The Susvara does benefit from appropriate desktop amplification and produces an ethereally rich sound which is both immersive and engaging. The Susvara incorporates a nano-diaphragm material with 24K gold voice-coils for a refined listening experience.


  • Outstanding top-tier sound
  • Lightweight and comfortable


  • Highly expensive

Frequently Asked Questions

Are Open Back or Closed Back headphones better?

Both open-back and closed-back headphones are worthy options to consider when deciding on a pair of personal listening transducers. However, when comparing which is better between the two, the answer will vary depending on personality and environment.

Open-back headphones are better than their counterpart in quiet environments where you will cause no disturbance to those surrounding you. Despite their success in audio delivery in the scenario mentioned, these headphone’s performance will be poor if you try using them in noisy areas since they offer no isolation, making it harder to focus on their drivers’ sound.

Closed-back headphones perform better in noisy environments since their isolation potency is more significant than their open counterparts. It is why you may find DJs and artists opting to use them while performing in crowded events. The headphones lock out any unnecessary noise, giving you enough space to focus.

Are Open Back or Closed Back better for gaming?

In gaming, deciding whether to use open back or closed back headphones depends on where you will play your games. If your gaming location is around your home, then open-back headphones are your ideal selection as they offer enhanced stereo imaging with better pinpoint localization of spatial sonic cues.

However, if you are gaming in a place with background noise, it would be wise to consider closed-back prospects for their isolation properties.

Are Open Back headphones noise-cancelling?

Active noise cancelling technology reduces ambient noise with the use of one or microphones placed near the ear and the use of electronic circuitry to generate an ‘anti-noise’ signal.
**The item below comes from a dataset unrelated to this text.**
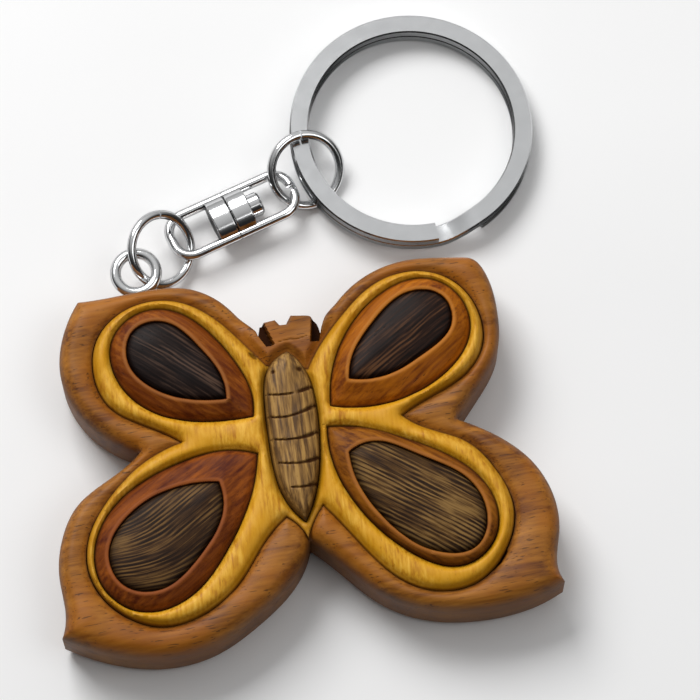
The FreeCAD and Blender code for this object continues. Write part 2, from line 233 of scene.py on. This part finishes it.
def patch(loops, depths=(), field=None, details=()):
    """A triangulated region: its points, its triangles and each outline's point numbers.

    Rings of points follow the outlines, an even field fills the middle, and every detail
    (centre, radius, spacing) adds a finer field round one spot.
    """
    edges, numbers, count = [], [], 0
    for loop in loops:
        own = np.arange(count, count + len(loop))
        edges += list(zip(own.tolist(), np.roll(own, -1).tolist()))
        numbers.append(own)
        count += len(loop)
    extra = []
    for loop in loops:
        tangent = np.roll(loop, -1, 0) - np.roll(loop, 1, 0)
        normal = np.stack([-tangent[:, 1], tangent[:, 0]], 1)
        normal /= np.linalg.norm(normal, axis=1)[:, None]
        for index, depth in enumerate(depths):
            for side in (1, -1):
                ring = loop + normal * depth * side
                if index % 2:
                    ring = (ring + np.roll(ring, -1, 0)) / 2
                if depth > 0.9:
                    ring = ring[::2]
                near = np.min([distance(ring, other) for other in loops], axis=0)
                extra.append(ring[inside(ring, loops) & (near > depth * 0.9)])
    if field:
        grid = hex_grid(loops[0].min(0), loops[0].max(0), field)
        near = np.min([distance(grid, other) for other in loops], axis=0)
        reach = (depths[-1] if depths else 0) + field * 0.6
        extra.append(grid[inside(grid, loops) & (near > reach)])
    for centre, radius, step in details:
        spot = hex_grid(np.array(centre) - radius, np.array(centre) + radius, step)
        spot = spot[np.linalg.norm(spot - centre, axis=1) < radius]
        near = np.min([distance(spot, other) for other in loops], axis=0)
        extra.append(spot[inside(spot, loops) & (near > step * 0.6)])
    points = np.concatenate(loops + extra)
    result = geometry.delaunay_2d_cdt([Vector(p) for p in points], edges, [], 0, 1e-5)
    out = np.array([v[:] for v in result[0]])
    triangles = np.array([f[:] for f in result[2]])
    triangles = triangles[inside(out[triangles].mean(1), loops)]
    place = np.full(len(points), -1)
    for new, old in enumerate(result[3]):
        place[list(old)] = new
    return out, triangles, [place[own] for own in numbers]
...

The technology relies on sealed ear cup for added passive noise cancelling.

By virtue of their design, open back headphones allow air and ambient sound in which would defeat the purpose of ANC technology. For these reasons, this technology is seen in closed back headphones only.
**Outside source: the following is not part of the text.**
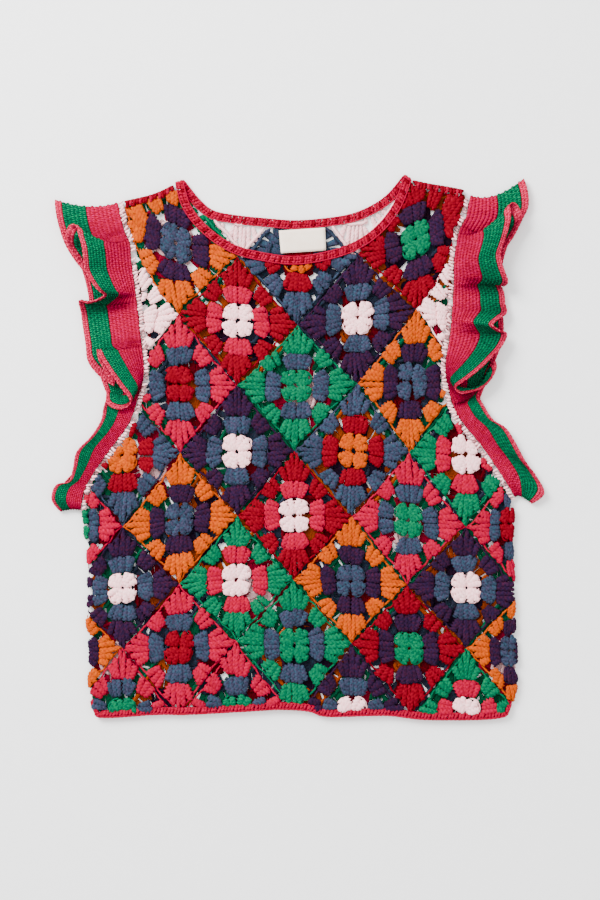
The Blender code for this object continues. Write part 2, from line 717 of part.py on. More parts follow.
def make_shoulder_joins():
    for side, line in (("left", LEFT_SHOULDER), ("right", RIGHT_SHOULDER)):
        raised = offset_line(line, SHOULDER_JOIN / 2 + PART_GAP)

        def surface(place, share):
            x, y = smooth(raised, place)
            rise = 2 * (FOLD_MIDDLE - SHOULDER_JOIN_FLOOR)
            return x, y, SHOULDER_JOIN_FLOOR + share * rise

        run = len(line) - 1 - 2 * SHOULDER_JOIN_END
        places = [SHOULDER_JOIN_END + run * share for share in even_shares(SHOULDER_JOIN_STEPS)]
        shell_strip(f"shoulder_join_{side}", "crimson", surface, places, (0, 0.5, 1),
                    SHOULDER_JOIN, False)


def seam_point(seam, height):
    """The point of an armhole's seam at a height, and the seam's direction there."""
    last = len(seam) - 1
    low, high = 0.0, last
    for _ in range(HALVINGS):
        middle = (low + high) / 2
        if smooth(seam, middle)[1] > height:
            low = middle
        else:
            high = middle
    before, after = smooth(seam, max(low - SEAM_STEP, 0)), smooth(seam, min(low + SEAM_STEP, last))
    run = (after[0] - before[0], after[1] - before[1])
    length = math.hypot(*run)
    return smooth(seam, low), (run[0] / length, run[1] / length)


def ruffle_surfaces(seam, stations, underarm, hand):
    """Surfaces of a ruffle's cloth and of its edging, by place along the stations."""
    count = len(stations)

    def layer_height(place):
        """Middle of the patchwork's front layer, its back layer, or the fold between."""
        place %= count
        nearest = min(place, count - place, abs(place - underarm))
        turn = math.sin(min(nearest, 1) * math.pi / 2) * (FRONT_MIDDLE - BACK_MIDDLE) / 2
        return FOLD_MIDDLE + turn if place < underarm else FOLD_MIDDLE - turn

    def cloth(place, share):
        """A point of the ruffle. Its pleats lean over only in the outer part of its width."""
        seam_y, edge_x, edge_y, edge_z = smooth(stations, place, True)
        (seam_x, seam_y), (along_x, along_y) = seam_point(seam, seam_y)
        outward_x, outward_y = hand * along_y, -hand * along_x
        run_x, run_y = edge_x - seam_x, edge_y - seam_y
        reach = run_x * outward_x + run_y * outward_y
        lean = run_x * along_x + run_y * along_y
        start = EDGING_WIDTH / 2 + CHORD_ROOM
        away = start + (reach - start) * share
        lean *= share * max(share - LEAN_START, 0) / (1 - LEAN_START)
        rise = math.sin(min(max(share, 0), 1) * math.pi / 2)
        base_z = layer_height(place)
        return (seam_x + outward_x * away + along_x * lean,
                seam_y + outward_y * away + along_y * lean,
                base_z + (edge_z - base_z) * rise)

    def edging(place, share):
        (x, y), (along_x, along_y) = seam_point(seam, smooth(stations, place, True)[0])
        reach = (share - 0.5) * EDGING_WIDTH * hand
        return x + along_y * reach, y - along_x * reach, layer_height(place)

    return cloth, edging


def gap_share(cloth, place, share):
    """The share of a ruffle's width that keeps the gap at a colour change."""
    over = Vector(cloth(place, share + SHARE_STEP)) - Vector(cloth(place, share - SHARE_STEP))
    along = Vector(cloth(place + ROW_STEP, share)) - Vector(cloth(place - ROW_STEP, share))
    width = over.cross(along).length / along.length / (2 * SHARE_STEP)
    return min(STRIPE_GAP / width, WIDEST_GAP_SHARE)


def ruffle_places(cloth, count):
    """Places along a ruffle, two to a station and more where the cloth folds over."""
    places = [k / 2 for k in range(2 * count)]
    for _ in range(BEND_ROUNDS):
        closer = []
        for here, after in zip(places, places[1:] + [count]):
            closer.append(here)
            if any(surface_normal(cloth, here, share).angle(surface_normal(cloth, after, share))
                   > BEND_STEP for share in (0.6, 0.9)):
                closer.append((here + after) / 2)
        places = closer
    return places


def make_ruffles():
    for side, seam, stations, underarm, hand in (
            ("left", LEFT_ARMHOLE, LEFT_RUFFLE, LEFT_UNDERARM, 1),
            ("right", RIGHT_ARMHOLE, RIGHT_RUFFLE, RIGHT_UNDERARM, -1)):
        cloth, edging = ruffle_surfaces(seam, stations, underarm, hand)
        places = ruffle_places(cloth, len(stations))
        for stripe in RUFFLE_STRIPES:
            def stripe_cloth(place, part):
                start, end = stripe.start, stripe.end
                if start > 0:
                    start += gap_share(cloth, place, start)
                if end < 1:
                    end -= gap_share(cloth, place, end)
                return cloth(place, start + (end - start) * part)

            shell_strip(f"ruffle_{side}_{stripe.name}", stripe.colour, stripe_cloth, places,
                        even_shares(stripe.steps), RUFFLE_CLOTH, True)
        edging_places = [0.0]
        for place in [k / 2 for k in range(1, 2 * len(stations))]:
            step = math.dist(edging(place, 0.5), edging(edging_places[-1], 0.5))
            if step > EDGING_STEP or place in (underarm, underarm + 0.5):
                edging_places.append(place)
        shell_strip(f"armhole_edging_{side}", "cream", edging, edging_places, (0, 1),
                    EDGING_WALL, True)


def make_label():
    middle = CLOTH + PART_GAP + LABEL_CLOTH / 2
    flat_piece("neck_label", "label", list(LABEL_CORNERS), [], middle, LABEL_CLOTH)


for old in list(bpy.data.objects):
    bpy.data.objects.remove(old)
garment = bpy.data.collections.new("crochet_top")
bpy.context.scene.collection.children.link(garment)
garment_root = bpy.data.objects.new("crochet_top_root", None)
garment.objects.link(garment_root)
for colour_name, colour_value in COLOURS.items():
    add_material(colour_name, colour_value)

make_back()
make_front()
make_neckbands()
make_hem_band()
make_shoulder_joins()
make_ruffles()
make_label()
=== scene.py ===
# Looks of the crochet top. Tables and lengths are millimetres, seen from above with the neck
# at +Y, and every stitch is a strand of yarn laid along its own path.

import math

import bpy
import numpy as np
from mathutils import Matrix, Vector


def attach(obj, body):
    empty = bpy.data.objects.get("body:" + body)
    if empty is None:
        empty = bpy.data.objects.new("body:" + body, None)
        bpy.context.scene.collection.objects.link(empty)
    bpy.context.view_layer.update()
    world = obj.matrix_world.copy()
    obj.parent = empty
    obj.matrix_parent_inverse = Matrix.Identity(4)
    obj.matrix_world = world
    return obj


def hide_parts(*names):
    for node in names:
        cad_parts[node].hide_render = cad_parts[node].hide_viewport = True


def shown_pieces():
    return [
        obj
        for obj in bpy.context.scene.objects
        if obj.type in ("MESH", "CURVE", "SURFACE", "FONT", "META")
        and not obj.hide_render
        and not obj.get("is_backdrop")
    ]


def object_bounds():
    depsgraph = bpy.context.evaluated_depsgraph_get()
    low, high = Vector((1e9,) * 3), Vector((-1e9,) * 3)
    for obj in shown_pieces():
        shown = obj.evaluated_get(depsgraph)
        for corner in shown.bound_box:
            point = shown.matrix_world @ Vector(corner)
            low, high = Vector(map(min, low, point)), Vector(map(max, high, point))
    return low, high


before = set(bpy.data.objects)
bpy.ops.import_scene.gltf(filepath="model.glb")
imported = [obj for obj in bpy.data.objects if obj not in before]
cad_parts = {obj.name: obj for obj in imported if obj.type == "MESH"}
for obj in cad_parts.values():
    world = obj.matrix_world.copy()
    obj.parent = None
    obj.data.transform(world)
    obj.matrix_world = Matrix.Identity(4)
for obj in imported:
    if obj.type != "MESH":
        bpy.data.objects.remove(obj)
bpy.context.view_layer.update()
print("frame loaded:", len(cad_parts), "nodes")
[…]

What are Semi-Open Back headphones?

Semi-Open Back headphones are harder to find than either open back or closed back headphones. They lean more towards closed back headphones in their design with the only difference being that the some portion of their earcup is exposed to the external environment.

They therefore inherit some of the openness of Open Back models while also reducing sound leakage. These models are certainly for those who are undecided about which model may be suitable for them.


After going through each of the two headphone model characteristics, the complex task remaining is deciding which is best for you. I believe that most of you already have the answer, since only you know best your listening habits.

Besides personal preference, it may also help identify a pair that will give ideal results in your existing environment. Open back headphones offer a larger soundstage with a more speaker-like presentation of sound whereas closed-back are ideal for noise isolation and enhanced bass.

For those wishing to exploit the best of both worlds, it may also be wise to invest in semi-open back headphones or even a pair of each.